How to create a relative symlink which works across PC

symlink

I have the following directory structure to start with

~/a/bin
~/a/src -> /home/user/b/sync/src

I created a symlink

cd ~/a/src
ln -s ../bin bin-xyz

now bin-xyz is a broken link, and there is no way of cd-ing into it.

What i am looking for?

How to create a symlink inside a symlinked folder such that the relative path is not broken. For example,

 cd ~/a/src/bin-xyz 

or

 cd ~/b/sync/src/bin-xyz

should work provided that there is bin directory in ~/a/ or ~b/sync/

Why i am looking for this ?

I am syncing ~/b/sync/src across machines, where ~/a/ is my workspace in both the machines but the user name of the machines differ. So, having a relative path that works means an easier work-flow for me.
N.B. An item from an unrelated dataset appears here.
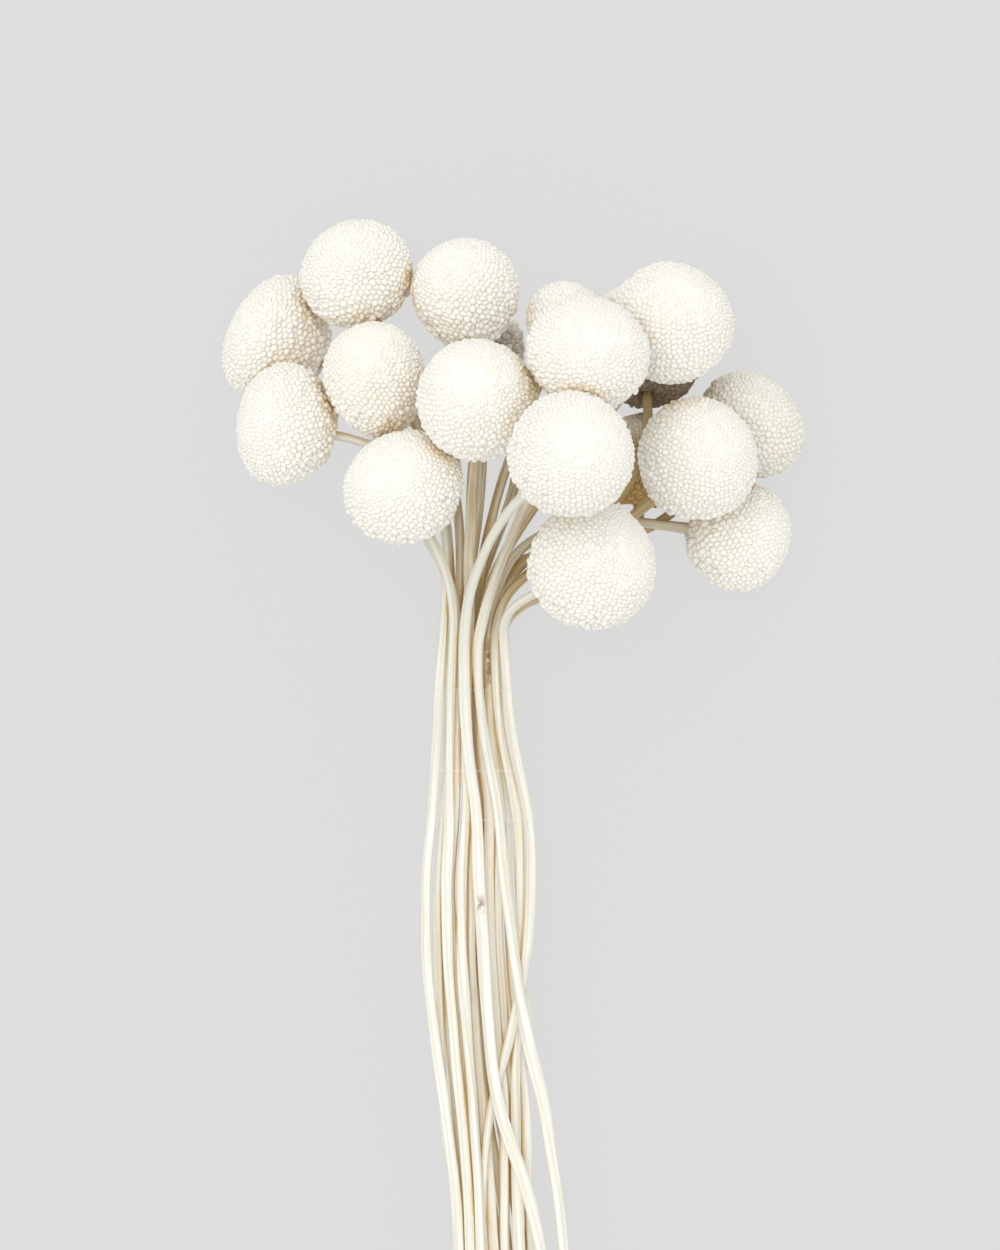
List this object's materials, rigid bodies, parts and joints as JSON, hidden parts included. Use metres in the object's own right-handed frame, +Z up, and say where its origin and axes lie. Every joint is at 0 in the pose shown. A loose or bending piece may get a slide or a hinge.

I am using bittorent sync for syncing.

Thanks 🙂

Best Answer

now bin-xyz is a broken link

The reason for that is hopefully obvious: Either .. has to refer to the actual parent directory or else it would be completely ambiguous.

Since ~/a/src -> /home/user/b/sync/src, I presume with that as $PWD and ln -s ../bin bin-xyz you're trying to link /home/user/b/sync/src/bin-xyz to /home/user/a/sync/bin. In which case you should just use absolute paths:

 ln -s /home/user/a/sync/bin /home/user/b/sync/src/bin-xyz

The reason ln doesn't fill in the .. blanks in this regard is that it, unlike your current shell, has not been tracking your movement and has no way to know that by .. you meant something other than the real parent directory.

It's (maybe?) implied in your question that you can't do this because there are actually two different systems involved. That implies either a network share is mounted or you use the same block device with both, implying in turn an XY problem -- can't solve that without more details.